NYSE Euronext Clear In Its Plans

Terry Flanagan

NYSE Euronext has become the latest European exchange develop its clearing business, as more activity is likely to be forced through clearing houses following post-2008 financial crisis regulations.

Following the failed merger earlier this year with Deutsche Börse, NYSE has decided to set up its own clearing model. Deutsche Börse forces customers to use its own Eurex Clearing system, which generates huge revenues for the parent company.

Clearing, especially in London, has become a priority for many of the world’s leading exchanges. IntercontinentalExchange, through ICE Clear Europe, and CME Group, with CME Clearing Europe, are using the UK capital to expand into Europe. While the London Stock Exchange (LSE) is in exclusive talks with LCH.Clearnet, an Anglo-French clearer based in London, which acts as the main clearing house for the UK exchange, about taking a controlling stake. Until now, the LSE had been an anomaly among Europe’s incumbent exchanges with no clearing house.

“Our clients have long asked for a consolidation of clearing arrangements and the strength of our European derivatives business allows us to deliver meaningful benefits for them in the form of capital efficiencies and savings,” said Duncan Niederauer, chief executive of NYSE Euronext. “Formalizing these steps now and communicating them clearly to our customers will allow them to more effectively plan their capital allocation needs and will enhance their operational stability in a highly competitive and fluid environment.”

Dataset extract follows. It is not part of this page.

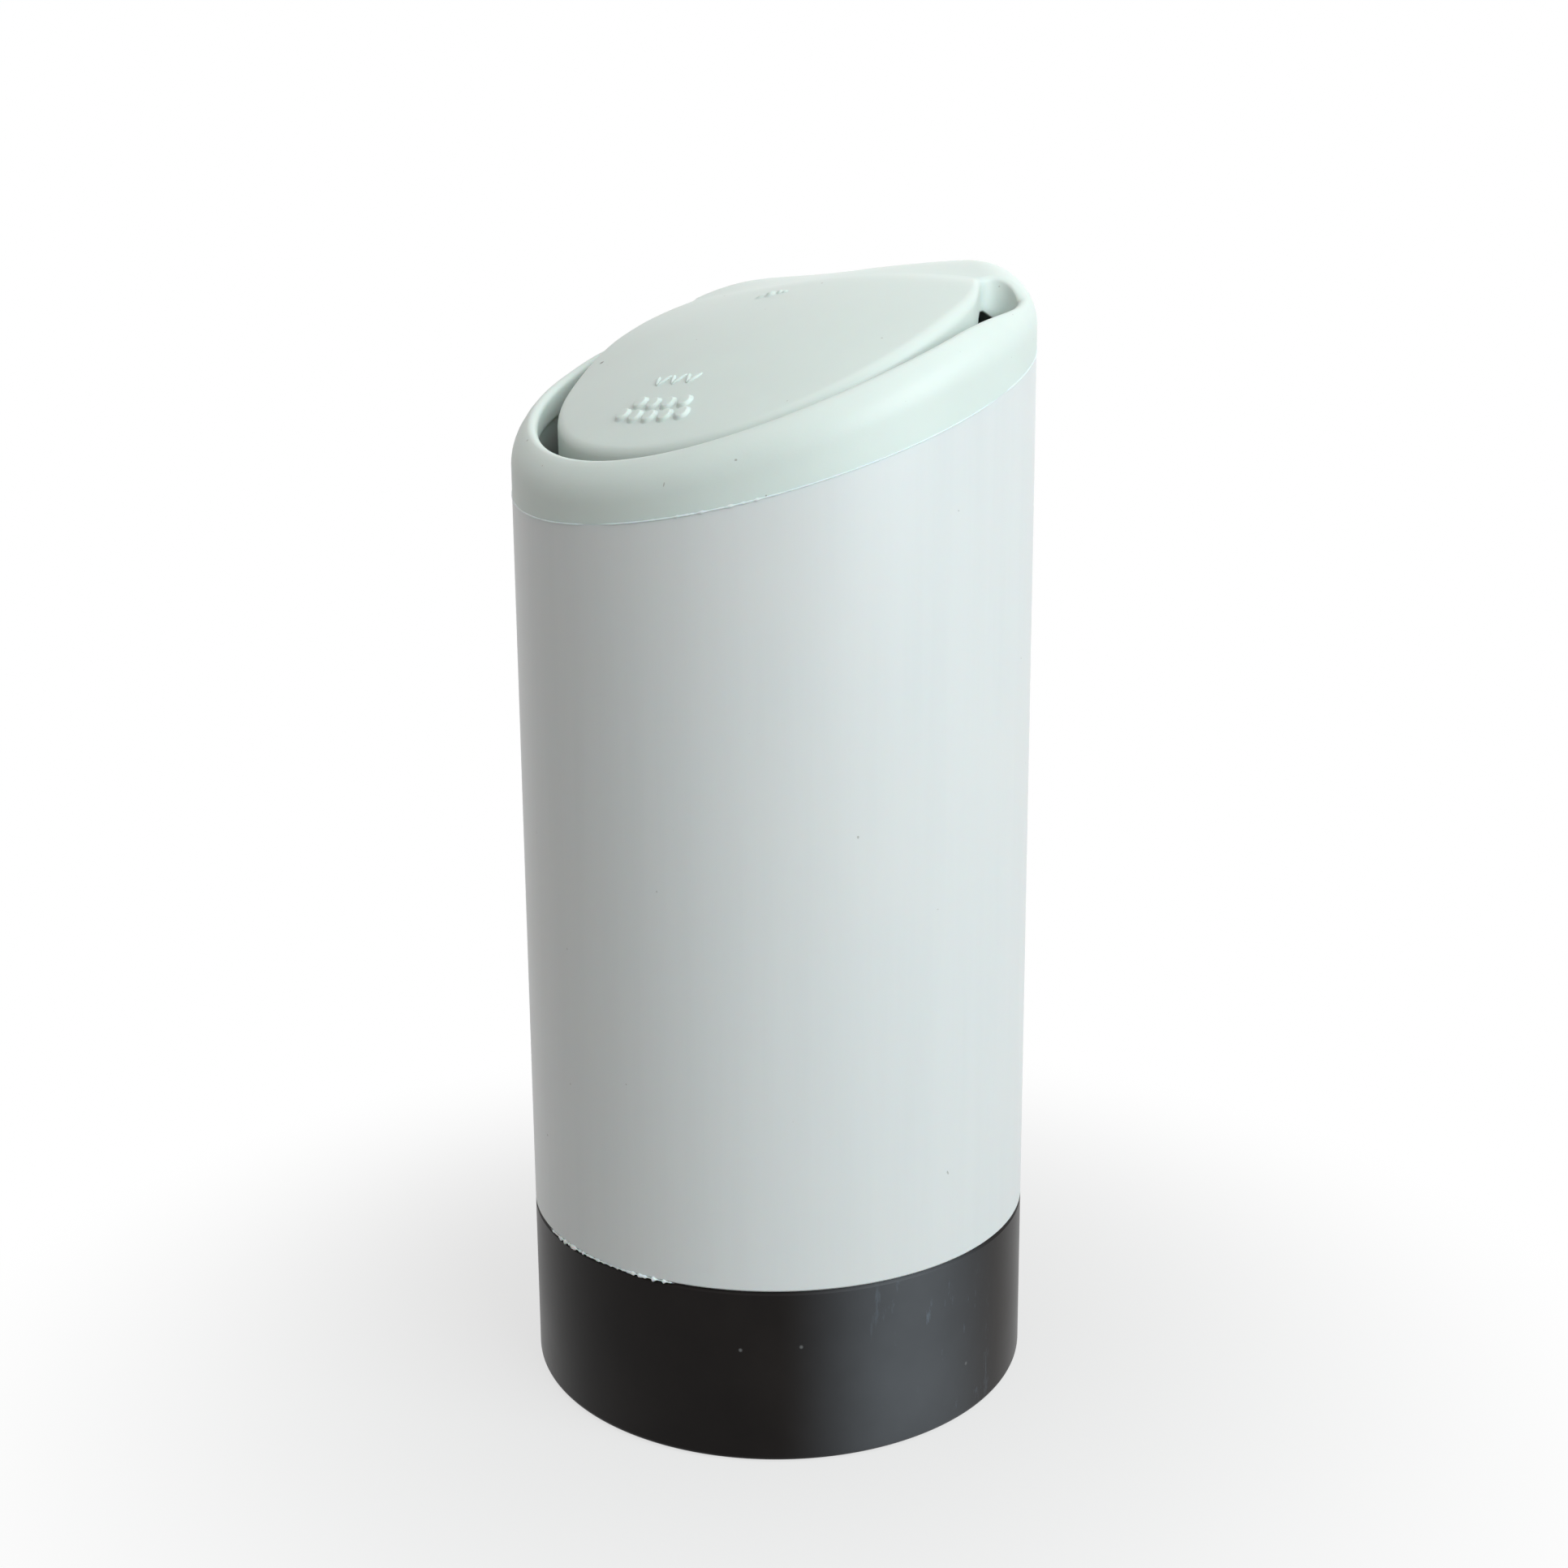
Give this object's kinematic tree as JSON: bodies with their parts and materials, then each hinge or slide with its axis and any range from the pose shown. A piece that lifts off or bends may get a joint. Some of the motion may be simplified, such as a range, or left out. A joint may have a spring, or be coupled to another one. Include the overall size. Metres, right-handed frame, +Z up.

NYSE Euronext, which plans to invest $85 in the project, is consolidating all of its derivatives clearing on to a single clearing house, NYSE Liffe, to be based in London, and expects it to be fully operational in two years. It is terminating its previous deal with LCH.Clearnet but its cash equities markets will continue to be cleared by the Anglo-French clearer.

“LCH.Clearnet will work collaboratively with NYSE Euronext, clients, market participants and regulators to ensure a smooth transition and continuation of clearing services,” said Ian Axe, chief executive of LCH.Clearnet. “We wish NYSE Euronext every success in its clearing strategy and look forward to continuing to serve NYSE Euronext as a key long term client and clearing member in cash equities.”

Clearing is a crucial part of the post-trade process that helps guarantee securities and derivatives trades are completed even if one party defaults. And with the G20‘s drive to have the $700 trillion global over-the-counter derivatives market pushed on to exchanges and cleared by a central counterparty by the end of this year, to safeguard the financial system against large defaults, clearing houses have become a key battleground in the exchange space due to the potential revenues on offer.

Nearly all of the major European exchanges have their own clearing houses—the so-called “vertical silo” model—where trades made on the exchange are automatically channelled to a bourse’s own clearing house. Positions in the same clearing house can be offset, cutting the amount of collateral a trader needs.

But the alternative venues, such as Chi-X Europe and Turquoise, and the SIX Swiss Exchange, have been pushing for a competitive clearing model in cash equities, known as interoperability, with European regulators now cautiously backing their plans. Many of these exchanges offer traders a choice of as many as four clearers as the costs of clearing are reduced.

However, earlier this week Nasdaq OMX Europe, an operator of seven Baltic and Nordic exchanges, decided to postpone its decision to allow interoperability in its cash equities markets and is waiting on the final outcome of the European Market Infrastructure Regulation, due to become law at the end of the year, before committing to any new clearing model.